Imagine discussing port security during intercourse.
He means South Korea.
I got these Korea at a glance, 15 Fun Facts! Let me tell you, there are a lot of reasons to move there aside from the high bandwidth penetration:
1) Korean women are hot.
2) Don't look at me like that. Seriously, they are muy en fuega.
3) I'm not chauvenistic. The female anatomy is a thing of beauty. Especially in Korea.
4) It's not a fetish thing. Sheesh.
5) They have lots of technology and stuff, unlike Thailand. Also, Thai women (while hot) have AIDS. Seriously, man, you're risking your life.
6) Government less fascist than Singapore or China, and getting less fascist every day (unless it's more, I forget). Although, there's this one Singapore chick who does this really funny webcomic. I would totally do her.
7) No, it's the Japanese who are into the cartoon porn.
8) Whoah! Evidently, Koreans also like the cartoon porn.
9) Korean cartoon porn is totally nasty.
10) Anyway, Korea doesn't look like a giant mall. Japan creeps me out - stainless steel fucking everywhere.
11) All Koreans are nerds, and totally bad ass at the same time. Swear to god, I knew this one guy in my engineering class who could do a backflip and kick out ceiling fixtures - he was 27 and he'd never kissed a girl. They won't even notice how much of a nerd you are. Swear to god.
12) No, he was totally not gay. His parents had arranged a marriage for him with... holy shit, he was so gay. How could I not have seen it? God damn, we were like in the locker room together all the time.
13) I don't have a problem with it! He's a cool guy. Leaves more Korean women for me, heh?
14) What?
15) In Korea, you can pick up chicks by playing video games and drinking soda that's been laced with speed. I swear, that's what pickup joins are like in Korea. Dude, I read it in the nytimes.
The good and new comes from no quarter where it is looked for, and is always something different from what is expected.
No wonder spammers like South Korea so much. I keep wondering if I'm going to have to blackhole all of Korea on the mail server that I run.
Oh, no! You have walked into the slavering fangs of a lurking grue!
...and all their boxes are routing SPAM TO ME!
high bandwidth penetration
Is this some secret korean technique, perhaps vividly depicted in those korean cartoon pr0n magazines you refer to?

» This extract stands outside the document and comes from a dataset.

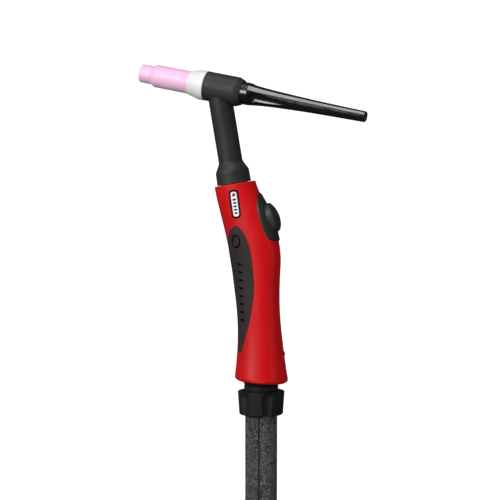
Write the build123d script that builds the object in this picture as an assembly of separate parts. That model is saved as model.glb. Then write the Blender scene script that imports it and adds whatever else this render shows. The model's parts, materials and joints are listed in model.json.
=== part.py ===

Existence usually comes as a surprise (Idem)
According to South Korean intel reports, North Korean leader Kim Jong Il has a IQ in the genius range (150-160) and is a computer wizard. I'm sure he's a multiplayer fanatic.
That's all well and good, but I don't need broadband to my house, or to me... Where I'd really like it, is connected to my computer. Thanks.